No person, rich or poor, guilty or not guilty, should be forced to endure the rigors and risks of a criminal trial the very same day he is introduced to his attorney. No attorney can ever be prepared adequately to try a case without having first discussed the case with his client. Period. End of story. Our system should be better than that. It depends upon faith and confidence in the integrity of the system. In turn, the integrity of the system, and public perception of the integrity of the system, require that each accused has a competent attorney by his side.
One component of competent counsel is being fully prepared and conversant in the state’s proofs. But competent counsel means much more. Competent counsel is counsel who has spent the necessary time to learn about the background of the accused and the case, the strategy that the accused believes should be followed during the course of the trial, and who has spent the time to answer the many questions that criminal defendants pose to their attorneys. Competent and prepared counsel is one who has interviewed potential witnesses, and one who has strategized together with the accused to develop a theory for defending the case. Competent counsel represents a client, and the role of competent counsel is not simply to usher a file through the next phase of the criminal justice assembly line. These concepts are long-standing, universal truths, not radical notions.
In the recent, shocking decision in State v. Miller, the New Jersey Supreme Court abandoned its role as ultimate guarantor of the right to effective counsel and a fair trial for criminal defendants. That statement may sound hyperbolic, but there is no other way to characterize the Court’s decision to uphold the conviction of a man whose only contact with his appointed attorney before his trial began was an introductory conversation of less than an hour in a courthouse stairwell. As Justice Albin pointedly observed in his dissent, “today, the majority holds that the right to effective assistance of counsel guarantees nothing more than the presence of an appointed attorney at counsel’s table.”
The Miller case is not about whether an indigent criminal defendant has a constitutional right to bond with or form a social relationship with his attorney. It is about whether an attorney who has never met with his client even to discuss the case can ever be prepared for trial. The facts, briefly. Terrence Miller was arrested on Aug. 4, 2006, and charged with drug distribution offenses that exposed him to ten years’ prison time. He was initially represented by private counsel, and then appeared pro se. His first court appearance as a client of the Public Defender’s Office was on Oct. 29, 2007. At that hearing, a trial date was set for Dec. 10, 2007. His assigned public defender informed the court in late November that she would be unable to try the case. New counsel was assigned by the Public Defender’s Office on Thursday, Dec. 6, 2007. That lawyer did some rudimentary work on the case, researching the law and reviewing the discovery. The attorney did not meet the client, however, until Monday morning, Dec. 10, the date the trial was scheduled to begin. The assigned attorney meekly asked for an adjournment on his client’s behalf, and was told that the trial would commence immediately, beginning with a motion to suppress the drugs seized. At 10:30, the motion commenced. At this point, the attorney had yet to even discuss the facts of the case or possible witnesses with his brand-new client. As the dissent describes, the attorney and Miller “did not converse about a defense, trial strategy, or whether witnesses should be called or subpoenaed. The attorney did not prepare his client for testimony he might give on the stand.” In fact, the attorney heard his client’s story for the first time while he was testifying under oath at the suppression hearing.

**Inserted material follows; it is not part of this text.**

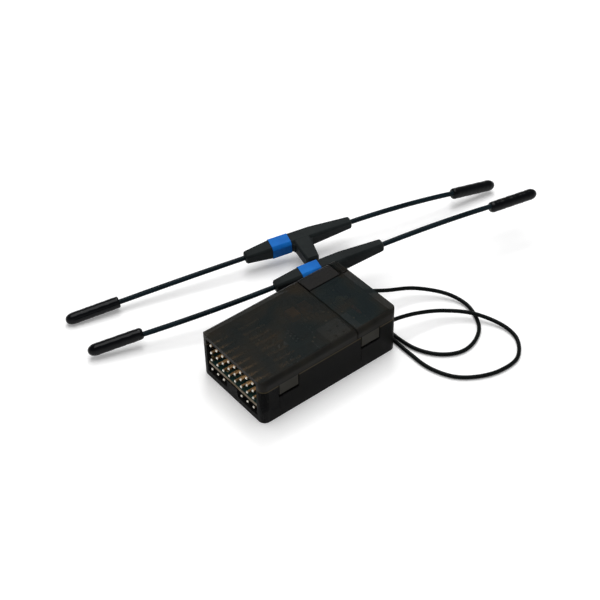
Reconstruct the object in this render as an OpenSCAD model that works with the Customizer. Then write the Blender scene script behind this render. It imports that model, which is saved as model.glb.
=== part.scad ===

The Supreme Court in Miller would not presume prejudice and found no abuse of discretion in the judge’s denial of a request for adjournment. Both the trial court and the Supreme Court majority repeatedly described Miller’s case as “a simple drug case,” involving “nothing difficult or complex.” Anyone who has represented a client in any type of case knows that no case is “simple,” particularly so with the prospect of a state prison sentence looming as a result of a conviction. Certainly, counsel could not have presumed the case was “simple,” because counsel had never discussed the substance of the case with his client before the case began.
The Miller case stems from a complete breakdown, which started when the defense attorney did not stand up before the trial judge to argue to the trial judge, zealously and forcefully, that there was no way he could be prepared to try a case when he had never discussed it with his client. Counsel knew that the trial judge was intent on proceeding with trial, and he likely decided not to raise the ire of the court by making a forceful argument for an adjournment. But when defending the rights of the accused, counsel cannot fear being scolded by the trial judge. The breakdown continued when the trial court placed dispositive weight on its administrative goal of moving its calendar along, sacrificing along the way Miller’s right to competent and prepared counsel.
As it has time and time again in the past, our Supreme Court had the opportunity to correct a manifest injustice, and restore faith and integrity to the criminal justice process not only to Miller, but to the trial courts of this state, to the attorneys who appear in our courts daily, and perhaps most importantly, to the public. The Miller opinion sadly did not repair the breakdown, and instead will promote future breakdowns of the system that will come in the days and years ahead.